Keynotes on causal biomarkers in dementia and developmental consequences of biomarkers within neurology and psychiatry
87.000 people in Denmark have Alzheimer's
In collaboration with the University of Copenhagen’s EIT Health Innovation, the opening speech at the Biomarker AGORA on 1 November 2017, is focused on aging and innovation. The research of Ruth Frikke-Schmidt Chief Physician, Rigshospitalet and Clinical Research Associate Professor, University of Copenhagen, is supported by EIT Health Innovation, promoting the necessary research in the causes of Alzheimer's disease.
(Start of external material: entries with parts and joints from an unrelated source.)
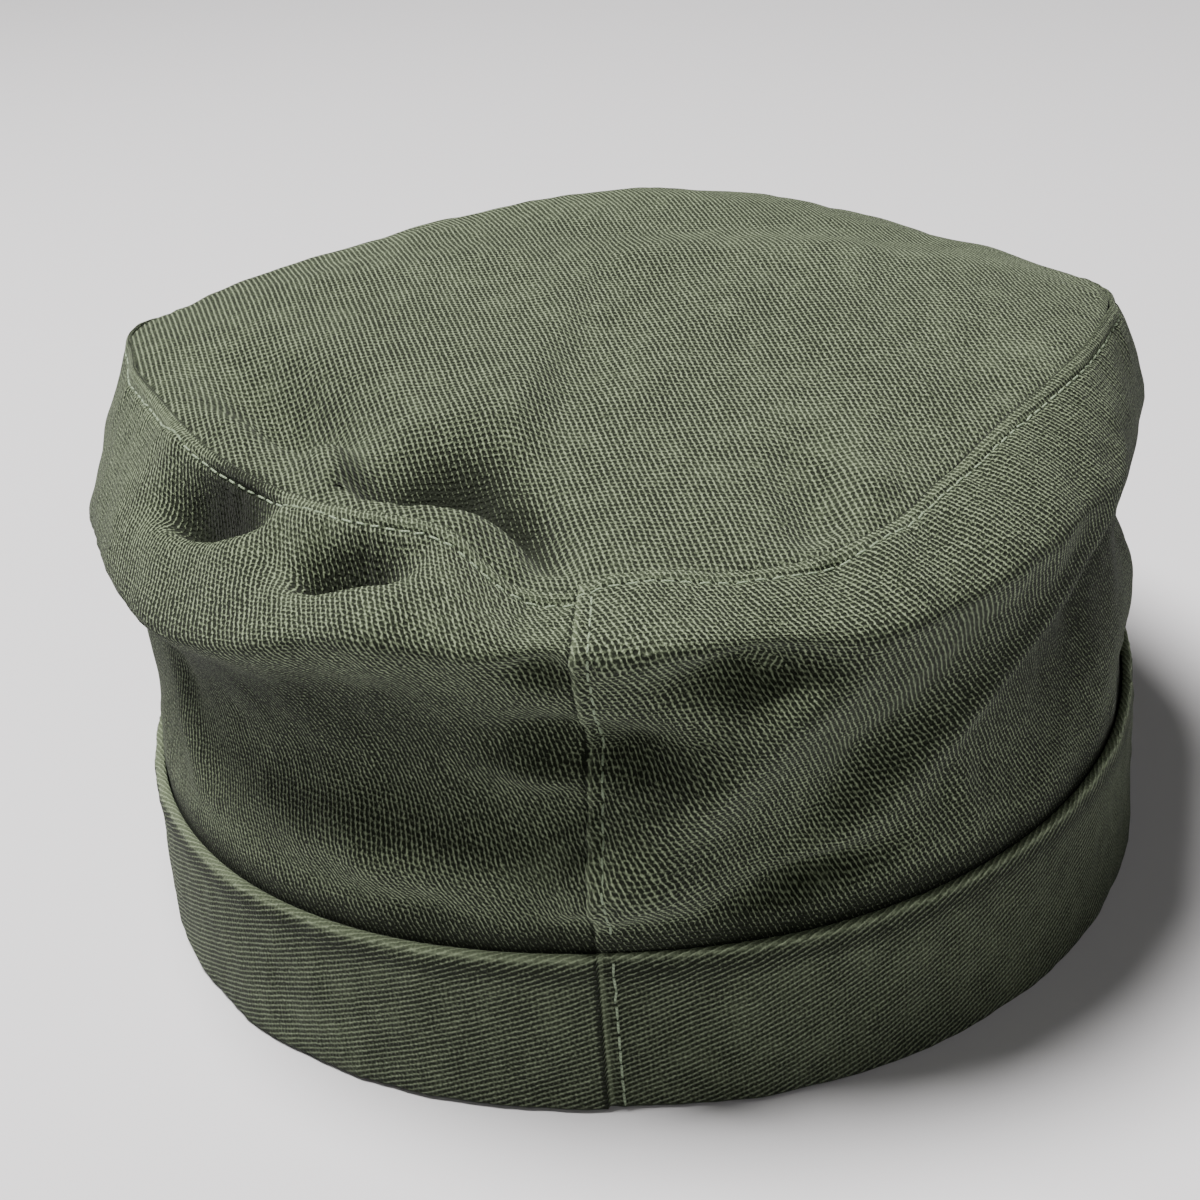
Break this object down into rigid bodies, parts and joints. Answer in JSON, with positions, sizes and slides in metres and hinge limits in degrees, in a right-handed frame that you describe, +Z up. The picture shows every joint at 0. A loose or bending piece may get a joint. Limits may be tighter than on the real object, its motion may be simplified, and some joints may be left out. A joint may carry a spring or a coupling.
{
  "type": "patrol cap",
  "caption": "Soft cotton twill patrol cap with a domed oval top, a side strip closed by a lapped back seam, a folded band and a stiffened peak.",
  "frame": {"origin": "middle of the bottom of the bounding box, on the surface that the band rests on", "axes": "+Z up, +Y from the peak to the back seam, +X to the wearer's left"},
  "size_m": [0.1774, 0.2688, 0.1001],
  "materials": {
    "crown_twill": "matt cotton twill with fine diagonal wales",
    "band_twill": "matt cotton twill cut with the wales nearly along the band",
    "peak_twill": "matt cotton twill over a stiffener",
    "thread": "pale green sewing thread"
  },
  "bodies": {
    "root": {"crown_top": "crown_twill", "crown_side": "crown_twill", "band": "band_twill", "peak": "peak_twill"}
  },
  "joints": []
}
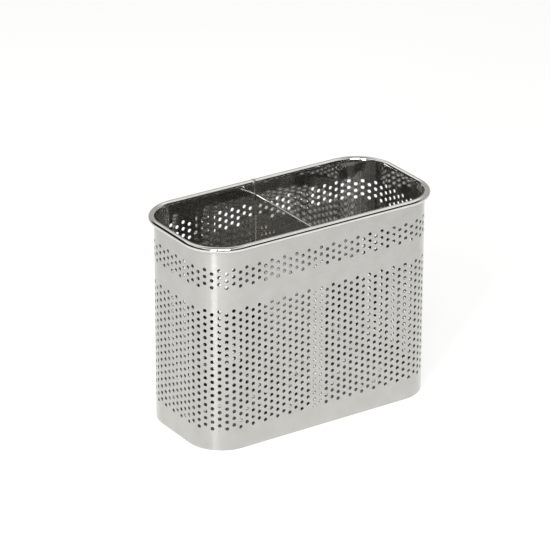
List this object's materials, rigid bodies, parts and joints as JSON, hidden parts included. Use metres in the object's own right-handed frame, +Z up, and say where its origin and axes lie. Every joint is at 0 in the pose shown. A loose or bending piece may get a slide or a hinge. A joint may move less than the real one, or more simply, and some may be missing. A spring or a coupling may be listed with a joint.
{
  "type": "utensil holder",
  "caption": "Tall open-topped holder of perforated stainless sheet with rounded corners, a rolled rim, a cross divider and hanging hooks on its back.",
  "frame": {"origin": "on the floor, under the middle of the whole object's box, hooks included", "axes": "+X to the right along the long side, +Y to the back where the hooks are, +Z up"},
  "size_m": [0.1762, 0.0878, 0.1365],
  "materials": {
    "wall": "thin perforated stainless sheet, bright with a fine grain",
    "rim": "polished stainless roll, mirror-like",
    "wire": "plain drawn steel wire, hidden inside the roll",
    "base": "satin stainless sheet",
    "divider": "bright stainless sheet",
    "hook": "brushed stainless strap",
    "weld": "slightly dull weld seam"
  },
  "bodies": {
    "root": {"wall_sheet": "wall", "rolled_rim": "rim", "rim_wire": "wire", "base_pan": "base", "divider": "divider", "hook_left": "hook", "hook_right": "hook", "seam_weld": "weld"}
  },
  "joints": []
}
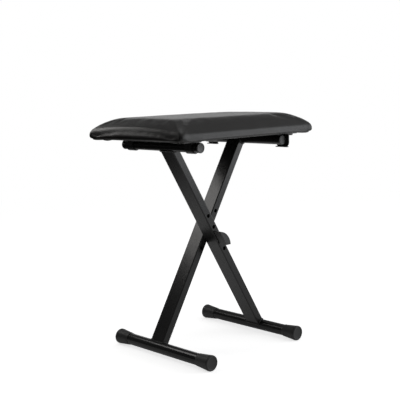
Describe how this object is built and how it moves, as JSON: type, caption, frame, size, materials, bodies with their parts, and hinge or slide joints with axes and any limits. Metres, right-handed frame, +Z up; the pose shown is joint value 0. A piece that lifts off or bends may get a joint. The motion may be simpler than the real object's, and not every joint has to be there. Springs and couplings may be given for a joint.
{
  "type": "folding keyboard bench",
  "caption": "Folding bench with crossed rectangular-tube legs on a knobbed pivot bolt, round cross tubes with rubber foot caps, and a hinged padded vinyl seat.",
  "frame": {"origin": "on the floor under the middle of the bench", "axes": "+X along the seat's long side towards the end that lifts off its tube, +Y from the knob's side (front) to the rear, +Z up"},
  "size_m": [0.401, 0.289, 0.505],
  "materials": {
    "frame_satin": "satin black powder coat",
    "frame_gloss": "gloss black paint",
    "bracket_steel": "satin black paint on pressed steel",
    "cap_rubber": "matt black moulded rubber",
    "pad_rubber": "matt black rubber",
    "plug_plastic": "matt black moulded plastic",
    "knob_plastic": "matt black moulded plastic",
    "nylon": "black nylon",
    "black_zinc": "black zinc plated",
    "bright_zinc": "bright zinc plated",
    "vinyl": "black grained vinyl, soft sheen",
    "foam": "open-cell foam",
    "plywood": "raw plywood",
    "dust_cloth": "black non-woven cloth"
  },
  "bodies": {
    "front_leg": {"front_leg_tube": "frame_satin", "foot_tube_right": "frame_gloss", "top_tube_left": "frame_gloss", "front_leg_welds": "frame_satin", "foot_cap_right_front": "cap_rubber", "foot_cap_right_rear": "cap_rubber", "top_plug_left_front": "plug_plastic", "top_plug_left_rear": "plug_plastic", "leg_spacer_washer": "nylon"},
    "rear_leg": {"rear_leg_tube": "frame_satin", "foot_tube_left": "frame_gloss", "top_tube_right": "frame_gloss", "rear_leg_welds": "frame_satin", "foot_cap_left_front": "cap_rubber", "foot_cap_left_rear": "cap_rubber", "top_plug_right_front": "plug_plastic", "top_plug_right_rear": "plug_plastic", "weld_nuts": "frame_satin"},
    "bolt_slide": {"knob_washer": "black_zinc"},
    "knob": {"pivot_bolt": "black_zinc", "pivot_knob": "knob_plastic"},
    "seat": {"seat_board": "plywood", "seat_foam": "foam", "seat_cover": "vinyl", "dust_cover": "dust_cloth", "cover_staples": "bright_zinc", "tee_nuts": "bright_zinc", "hinge_saddle_front": "bracket_steel", "hinge_saddle_rear": "bracket_steel", "saddle_pad_front": "nylon", "saddle_pad_rear": "nylon", "saddle_screws": "black_zinc", "rest_bracket_front": "bracket_steel", "rest_bracket_rear": "bracket_steel", "rest_pad_front": "pad_rubber", "rest_pad_rear": "pad_rubber", "bracket_screws": "black_zinc"}
  },
  "joints": [
    {"name": "leg_fold", "type": "hinge", "parent": "front_leg", "child": "rear_leg", "pos_m": [0, 0, 0.24032], "axis": [0, -1, 0], "range_deg": [0, 54]},
    {"name": "seat_tilt", "type": "hinge", "parent": "front_leg", "child": "seat", "pos_m": [-0.124, 0, 0.44581], "axis": [0, -1, 0], "range_deg": [0, 121]},
    {"name": "bolt_pull", "type": "slide", "parent": "front_leg", "child": "bolt_slide", "axis": [0, -1, 0], "range_m": [0, 0.085]},
    {"name": "knob_turn", "type": "hinge", "parent": "bolt_slide", "child": "knob", "pos_m": [0, 0, 0.24032], "axis": [0, -1, 0], "continuous": true}
  ],
  "couplings": [
    {"joint": "seat_tilt", "follows": "leg_fold", "ratio": 2.24}
  ]
}
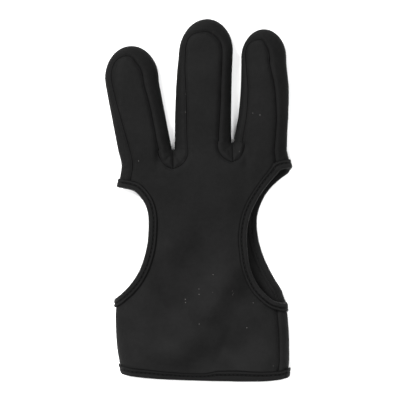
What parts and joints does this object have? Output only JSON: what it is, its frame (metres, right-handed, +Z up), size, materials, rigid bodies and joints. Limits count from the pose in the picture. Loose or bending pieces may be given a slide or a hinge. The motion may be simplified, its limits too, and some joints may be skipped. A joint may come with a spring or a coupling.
{
  "type": "archery glove",
  "caption": "Black stretch-cloth archery glove with finger stalls, half-moon openings at both sides of the palm and a short cuff, lying flat on its back",
  "frame": {"origin": "under the middle of the glove's bounding box, on the surface that it lies on", "axes": "+X to the right as the glove is seen from above, +Y towards the fingertips, +Z up"},
  "size_m": [0.1218, 0.2344, 0.0186],
  "materials": {
    "cloth": "matte fine knit",
    "side_cloth": "matte fine knit",
    "tape": "fine ribbed folded tape"
  },
  "bodies": {
    "root": {"front_panel": "cloth", "back_panel": "cloth", "left_finger_gusset": "side_cloth", "middle_finger_gusset": "side_cloth", "right_finger_gusset": "side_cloth", "left_opening_binding": "tape", "right_opening_binding": "tape", "cuff_hem": "tape"}
  },
  "joints": []
}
Below the synopsis of Ruth Frikke-Schmidt's speech:
More than 47 million people have Alzheimer’s disease – the most common form of dementia – and in Denmark alone the number is currently 87.000. Because of aging populations globally, the prevalence is anticipated to at least double from now and until 2040, and since dementia at present remains effectively untreatable, identifying causal pathways for drug development is of major importance.
The vision of the current proposal is to circumvent the threat of neurodegenerative diseases on quality of life in the expanding elderly population by combining unique epidemiologic, biologic and clinical data to establish causal molecular pathways and causal biomarkers for drug-discovery.
We combine national studies of the Danish population (Statistics Denmark, 6 million individuals) with historic and real-time laboratory routine-care data (2,2 million patients). We use individual data on lifestyle measures, specific biomarkers and genetic variants on 200,000 individuals representing the general population. We use summary data from genetic consortia totaling >500,000 individuals on intermediate traits and on endpoints of neurodegenerative diseases. We develop protein quantification assays for biologically plausible Alzheimer’s disease biomarkers. For causal inferences we apply the principles of Mendelian Randomization that takes advantage of genetics in human populations.
This initiative will create a knowledge base for underlying mechanisms and causal inferences, and thus most likely pinpoint molecular pathways for drug-development. Additionally, implementation of biomarkers in robust risk prediction scores will facilitate the early identification of high-risk groups for neurodegenerative diseases, enabling the initiation of targeted prevention and treatment. By implementing these targeted strategies, we anticipate to avoid or to postpone the onset of dementia for a substantial number of individuals – of major importance for patients, relatives and society as a whole.
Biomarkers within neurology and psychiatry
Birgitte Søgaard is Divisional Director – Clinical and Quantitative Pharmacology, H. Lundbeck A/S.
She has worked with Clinical Pharmacology for more than 25 years with focus on the establishment of biological models to be able to quantify and describe biological responses to support drug development. This includes biomarker development within a number of therapeutic areas, bio banking and collaborations with consortia with the aim at selecting the right patients for the right treatment.
Birgitte Søgaard will give a keynote speech at the Biomarker AGORA 2017 on Developmental consequences of biomarkers within neurology and psychiatry.
“In strong contrast to decades of reductionist biology, which involves taking the pieces apart, approaches to understand the larger picture at the level of the organism, tissue or cell by putting its pieces together, has become possible due to increased computer power,” she says.
“Within accepted indications it makes sense to believe that it is possible to find sub-groups of patients with “homogeneous” bio-types/phenotypes/endophenotypes likely to represent target populations in “contrast to one size fits all”. To be successful here, a strong collaboration is needed both from an international perspective but as much between public/private interties,” Birgitte Søgaard says.